System monitoring response. We understand that we have a lot of work to do to bring data out of the system but the challenge in the collaboration effort is what do you do with it when you get it? What types of tools, statistical learning theory, artificial intelligence, modern methodology, to extract out the most important characteristics so that you can proactively respond to what you see before a failure or be able to deal with the failure quickly? Workflow and data management. Things like Grid interfaces, being able to work with varying workflows across the system structure, compilers and a lot of emphasis on the Petascale application collaboration teams. Embedded computational experts with the application experts to be able to scale the machine and the applications to the size of the machine. We will define all of these as we go. This is just a high level breakdown of what we’re doing. We also have industrial outreach which consists of the facilities and education as a major component of our project. Here is a picture of our facility that is currently underway. If you go to the NCSA’s web site you can see a live web cam of the construction going on there.

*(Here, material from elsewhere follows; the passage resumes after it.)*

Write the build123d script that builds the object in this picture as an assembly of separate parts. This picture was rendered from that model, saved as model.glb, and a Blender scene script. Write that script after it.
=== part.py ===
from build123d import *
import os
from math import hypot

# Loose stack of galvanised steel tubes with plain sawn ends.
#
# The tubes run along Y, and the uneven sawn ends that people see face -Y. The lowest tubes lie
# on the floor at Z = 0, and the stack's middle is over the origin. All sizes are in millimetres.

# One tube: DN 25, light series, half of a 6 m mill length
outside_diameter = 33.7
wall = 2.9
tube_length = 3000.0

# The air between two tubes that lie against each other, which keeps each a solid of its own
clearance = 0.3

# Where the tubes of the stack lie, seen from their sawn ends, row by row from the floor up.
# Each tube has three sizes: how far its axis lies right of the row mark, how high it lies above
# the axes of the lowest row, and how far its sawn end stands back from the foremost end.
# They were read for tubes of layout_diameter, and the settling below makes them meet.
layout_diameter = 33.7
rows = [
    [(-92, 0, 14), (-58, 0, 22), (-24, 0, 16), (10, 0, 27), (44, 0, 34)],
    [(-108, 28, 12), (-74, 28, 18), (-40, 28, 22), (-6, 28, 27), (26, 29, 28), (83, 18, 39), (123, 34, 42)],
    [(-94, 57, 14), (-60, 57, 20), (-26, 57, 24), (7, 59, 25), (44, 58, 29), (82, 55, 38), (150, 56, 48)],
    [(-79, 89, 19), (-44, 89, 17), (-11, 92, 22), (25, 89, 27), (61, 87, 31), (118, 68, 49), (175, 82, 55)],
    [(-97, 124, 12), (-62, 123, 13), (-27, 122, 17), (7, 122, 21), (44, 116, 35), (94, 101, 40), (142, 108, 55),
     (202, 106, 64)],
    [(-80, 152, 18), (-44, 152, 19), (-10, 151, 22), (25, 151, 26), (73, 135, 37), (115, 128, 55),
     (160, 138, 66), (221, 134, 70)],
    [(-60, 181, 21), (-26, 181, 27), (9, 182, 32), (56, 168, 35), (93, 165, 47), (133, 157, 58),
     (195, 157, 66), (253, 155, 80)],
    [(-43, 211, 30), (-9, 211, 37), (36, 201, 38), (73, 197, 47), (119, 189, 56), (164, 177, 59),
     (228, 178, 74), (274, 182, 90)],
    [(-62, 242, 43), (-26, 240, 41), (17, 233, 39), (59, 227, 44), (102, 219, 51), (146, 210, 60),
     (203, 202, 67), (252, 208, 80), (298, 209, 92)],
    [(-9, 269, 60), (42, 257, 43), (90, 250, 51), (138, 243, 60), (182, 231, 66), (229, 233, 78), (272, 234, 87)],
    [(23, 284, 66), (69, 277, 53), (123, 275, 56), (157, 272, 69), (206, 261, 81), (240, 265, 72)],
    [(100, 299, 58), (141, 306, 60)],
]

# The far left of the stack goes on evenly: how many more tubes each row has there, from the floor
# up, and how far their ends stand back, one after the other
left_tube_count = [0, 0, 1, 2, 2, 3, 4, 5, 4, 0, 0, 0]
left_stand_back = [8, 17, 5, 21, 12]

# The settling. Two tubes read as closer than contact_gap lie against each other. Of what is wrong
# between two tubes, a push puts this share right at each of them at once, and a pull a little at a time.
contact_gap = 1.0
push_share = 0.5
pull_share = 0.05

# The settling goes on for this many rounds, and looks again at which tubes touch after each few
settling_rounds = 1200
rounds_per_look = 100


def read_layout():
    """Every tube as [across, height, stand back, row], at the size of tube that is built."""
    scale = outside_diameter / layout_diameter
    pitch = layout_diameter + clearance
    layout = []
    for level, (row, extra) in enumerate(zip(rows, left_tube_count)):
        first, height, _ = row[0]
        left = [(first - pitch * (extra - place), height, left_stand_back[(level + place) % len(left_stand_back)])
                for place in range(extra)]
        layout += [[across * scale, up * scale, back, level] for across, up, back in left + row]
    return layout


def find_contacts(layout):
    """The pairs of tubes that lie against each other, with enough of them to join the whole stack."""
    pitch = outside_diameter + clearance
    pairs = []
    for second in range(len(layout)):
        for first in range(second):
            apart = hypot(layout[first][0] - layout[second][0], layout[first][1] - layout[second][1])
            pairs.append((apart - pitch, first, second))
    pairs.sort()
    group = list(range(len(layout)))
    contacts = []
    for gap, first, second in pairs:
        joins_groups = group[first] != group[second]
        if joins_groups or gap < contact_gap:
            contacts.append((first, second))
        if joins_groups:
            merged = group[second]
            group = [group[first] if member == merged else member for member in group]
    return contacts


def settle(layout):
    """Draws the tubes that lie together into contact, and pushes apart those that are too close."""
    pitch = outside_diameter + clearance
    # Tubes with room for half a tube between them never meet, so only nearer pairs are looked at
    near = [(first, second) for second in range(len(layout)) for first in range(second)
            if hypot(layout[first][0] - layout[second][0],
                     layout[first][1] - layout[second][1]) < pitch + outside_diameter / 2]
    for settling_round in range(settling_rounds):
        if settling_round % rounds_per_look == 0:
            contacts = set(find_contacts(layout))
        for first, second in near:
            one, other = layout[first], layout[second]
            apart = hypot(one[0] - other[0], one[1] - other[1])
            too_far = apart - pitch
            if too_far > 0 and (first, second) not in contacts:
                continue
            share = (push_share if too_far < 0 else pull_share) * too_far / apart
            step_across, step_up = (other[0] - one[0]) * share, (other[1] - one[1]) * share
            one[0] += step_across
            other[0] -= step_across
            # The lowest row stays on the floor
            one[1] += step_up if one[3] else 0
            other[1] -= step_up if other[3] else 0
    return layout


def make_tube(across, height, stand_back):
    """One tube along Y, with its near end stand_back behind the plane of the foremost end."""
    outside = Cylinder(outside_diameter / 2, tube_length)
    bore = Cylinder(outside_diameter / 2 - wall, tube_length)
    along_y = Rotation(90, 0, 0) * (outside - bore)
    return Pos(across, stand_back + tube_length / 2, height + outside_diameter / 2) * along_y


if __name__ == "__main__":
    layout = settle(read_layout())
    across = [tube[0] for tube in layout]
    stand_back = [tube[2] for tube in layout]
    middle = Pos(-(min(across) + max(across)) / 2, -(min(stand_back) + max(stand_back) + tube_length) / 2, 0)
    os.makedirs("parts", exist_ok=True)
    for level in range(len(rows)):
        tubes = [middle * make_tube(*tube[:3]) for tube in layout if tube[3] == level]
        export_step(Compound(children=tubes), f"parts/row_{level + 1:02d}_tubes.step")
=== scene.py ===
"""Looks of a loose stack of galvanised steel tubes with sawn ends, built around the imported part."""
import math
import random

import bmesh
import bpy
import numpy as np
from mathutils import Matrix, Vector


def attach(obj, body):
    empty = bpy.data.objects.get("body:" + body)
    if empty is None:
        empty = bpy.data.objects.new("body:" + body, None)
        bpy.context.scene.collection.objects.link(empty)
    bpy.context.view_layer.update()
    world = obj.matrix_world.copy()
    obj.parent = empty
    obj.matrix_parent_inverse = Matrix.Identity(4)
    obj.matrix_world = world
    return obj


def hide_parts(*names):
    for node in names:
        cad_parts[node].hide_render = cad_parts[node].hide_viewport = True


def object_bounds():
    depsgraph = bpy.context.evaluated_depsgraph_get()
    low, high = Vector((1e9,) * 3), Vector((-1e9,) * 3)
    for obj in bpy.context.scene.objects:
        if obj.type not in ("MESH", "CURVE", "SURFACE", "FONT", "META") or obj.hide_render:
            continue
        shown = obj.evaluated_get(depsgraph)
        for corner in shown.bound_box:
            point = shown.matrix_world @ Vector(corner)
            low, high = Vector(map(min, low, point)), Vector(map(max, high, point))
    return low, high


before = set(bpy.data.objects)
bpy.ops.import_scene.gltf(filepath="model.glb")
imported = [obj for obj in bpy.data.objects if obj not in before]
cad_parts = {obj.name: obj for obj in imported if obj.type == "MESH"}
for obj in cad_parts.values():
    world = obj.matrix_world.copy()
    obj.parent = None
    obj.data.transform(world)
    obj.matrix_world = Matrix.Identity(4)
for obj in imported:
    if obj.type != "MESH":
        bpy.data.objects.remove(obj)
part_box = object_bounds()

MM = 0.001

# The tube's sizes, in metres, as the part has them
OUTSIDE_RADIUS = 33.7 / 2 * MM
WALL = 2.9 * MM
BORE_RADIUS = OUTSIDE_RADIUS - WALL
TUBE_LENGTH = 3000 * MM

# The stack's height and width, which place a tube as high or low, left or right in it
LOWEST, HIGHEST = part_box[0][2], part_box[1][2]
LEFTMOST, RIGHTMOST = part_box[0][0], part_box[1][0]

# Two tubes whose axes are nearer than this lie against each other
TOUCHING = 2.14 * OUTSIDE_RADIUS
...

So what do we have today? We have a system we call “Blueprint” which is the first Power 575 system that is meant to study the software environment that we have as well as to provide access to system simulators for the Blue Water systems. So both per CPU, per SMP simulators, as well as the new interconnect technology that we have are able to be simulated. Also, we have about 20 application kernels that we are using to monitor and project performance and measure and actually collaborate on some designed differences that are going on. We also have some Power 6 systems that are used for the development of the hierarchical storage system that I mentioned. Those are in place today and being used.